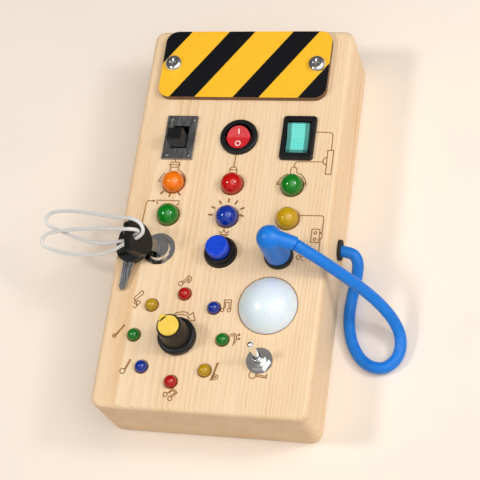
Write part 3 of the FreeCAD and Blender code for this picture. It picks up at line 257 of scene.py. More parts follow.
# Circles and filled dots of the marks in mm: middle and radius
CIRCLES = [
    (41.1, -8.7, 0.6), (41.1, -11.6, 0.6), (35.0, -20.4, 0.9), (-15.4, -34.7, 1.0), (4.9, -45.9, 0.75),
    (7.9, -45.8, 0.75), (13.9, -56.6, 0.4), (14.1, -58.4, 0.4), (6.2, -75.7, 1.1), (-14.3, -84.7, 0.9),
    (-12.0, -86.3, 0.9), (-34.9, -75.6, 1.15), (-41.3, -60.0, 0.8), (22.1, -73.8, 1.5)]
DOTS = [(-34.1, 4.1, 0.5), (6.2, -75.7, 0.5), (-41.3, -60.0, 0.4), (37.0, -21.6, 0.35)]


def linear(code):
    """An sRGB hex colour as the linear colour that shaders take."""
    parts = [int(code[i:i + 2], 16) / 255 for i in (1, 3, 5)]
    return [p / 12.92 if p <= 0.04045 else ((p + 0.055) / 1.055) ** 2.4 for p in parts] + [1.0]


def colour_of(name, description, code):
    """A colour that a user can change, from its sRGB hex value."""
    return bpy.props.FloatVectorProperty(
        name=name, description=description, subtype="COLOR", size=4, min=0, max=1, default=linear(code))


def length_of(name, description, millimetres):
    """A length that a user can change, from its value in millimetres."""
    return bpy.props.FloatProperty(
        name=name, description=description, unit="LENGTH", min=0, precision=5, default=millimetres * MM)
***
TO DO: Only the lines from the start of the data to the line holding "(37.0, -21.6, 0.35)]" are wanted; return them exactly, both ends included.

SOLUTION FOR THIS TASK:
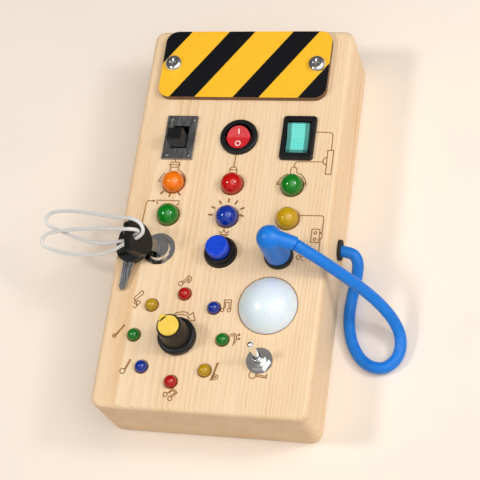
Write part 3 of the FreeCAD and Blender code for this picture. It picks up at line 257 of scene.py. More parts follow.
# Circles and filled dots of the marks in mm: middle and radius
CIRCLES = [
    (41.1, -8.7, 0.6), (41.1, -11.6, 0.6), (35.0, -20.4, 0.9), (-15.4, -34.7, 1.0), (4.9, -45.9, 0.75),
    (7.9, -45.8, 0.75), (13.9, -56.6, 0.4), (14.1, -58.4, 0.4), (6.2, -75.7, 1.1), (-14.3, -84.7, 0.9),
    (-12.0, -86.3, 0.9), (-34.9, -75.6, 1.15), (-41.3, -60.0, 0.8), (22.1, -73.8, 1.5)]
DOTS = [(-34.1, 4.1, 0.5), (6.2, -75.7, 0.5), (-41.3, -60.0, 0.4), (37.0, -21.6, 0.35)]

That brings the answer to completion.